Pull every line containing the word "Blender" from the records.
-- Start of Material provided --
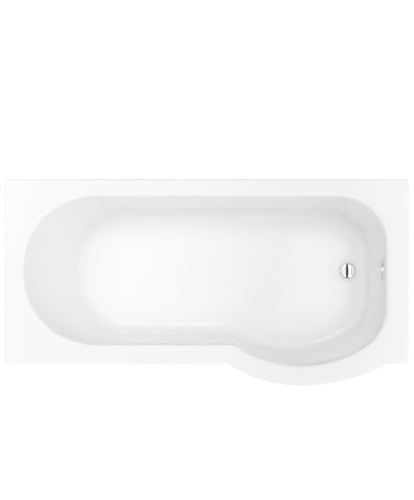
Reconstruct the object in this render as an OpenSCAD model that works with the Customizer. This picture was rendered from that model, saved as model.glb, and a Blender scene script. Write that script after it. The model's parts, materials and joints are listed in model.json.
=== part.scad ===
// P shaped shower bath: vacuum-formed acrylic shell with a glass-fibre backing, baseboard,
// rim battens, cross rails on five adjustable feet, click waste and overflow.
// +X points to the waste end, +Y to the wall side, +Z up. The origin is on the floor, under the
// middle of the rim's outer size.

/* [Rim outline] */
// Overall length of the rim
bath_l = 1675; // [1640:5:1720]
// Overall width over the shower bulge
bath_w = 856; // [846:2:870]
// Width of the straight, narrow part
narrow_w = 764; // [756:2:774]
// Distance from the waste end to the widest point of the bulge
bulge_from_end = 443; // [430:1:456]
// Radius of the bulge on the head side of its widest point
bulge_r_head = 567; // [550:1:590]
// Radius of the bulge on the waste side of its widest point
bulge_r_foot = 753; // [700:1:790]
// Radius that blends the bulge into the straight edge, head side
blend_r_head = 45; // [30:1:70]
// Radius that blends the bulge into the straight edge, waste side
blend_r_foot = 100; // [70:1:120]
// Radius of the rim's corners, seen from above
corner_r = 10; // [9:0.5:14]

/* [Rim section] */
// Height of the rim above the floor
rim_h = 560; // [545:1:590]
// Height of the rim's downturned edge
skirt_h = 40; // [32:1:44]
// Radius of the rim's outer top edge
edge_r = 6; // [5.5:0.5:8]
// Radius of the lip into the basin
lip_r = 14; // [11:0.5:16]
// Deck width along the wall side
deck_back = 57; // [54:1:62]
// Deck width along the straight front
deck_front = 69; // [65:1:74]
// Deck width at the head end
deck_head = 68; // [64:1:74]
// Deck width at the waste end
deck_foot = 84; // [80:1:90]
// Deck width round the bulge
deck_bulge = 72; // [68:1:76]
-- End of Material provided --
-- Start of Material provided --
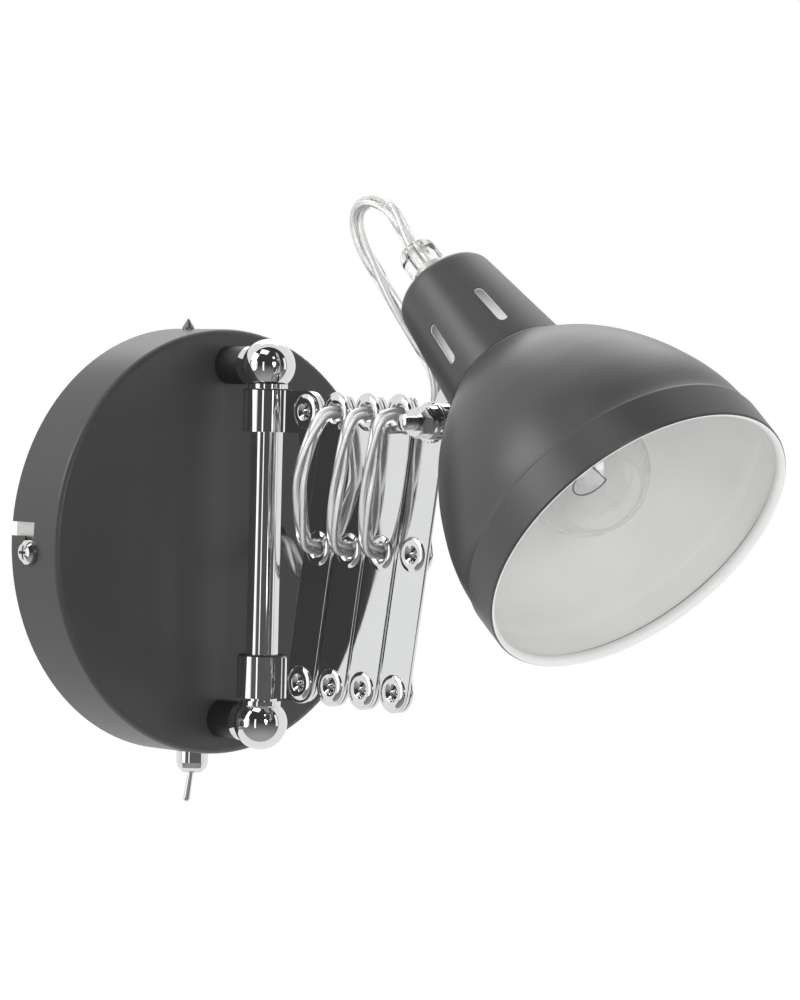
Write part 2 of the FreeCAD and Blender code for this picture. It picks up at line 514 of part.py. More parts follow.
-- End of Material provided --
• **Response to this task**
Reconstruct the object in this render as an OpenSCAD model that works with the Customizer. This picture was rendered from that model, saved as model.glb, and a Blender scene script. Write that script after it. The model's parts, materials and joints are listed in model.json.
Write part 2 of the FreeCAD and Blender code for this picture. It picks up at line 514 of part.py. More parts follow.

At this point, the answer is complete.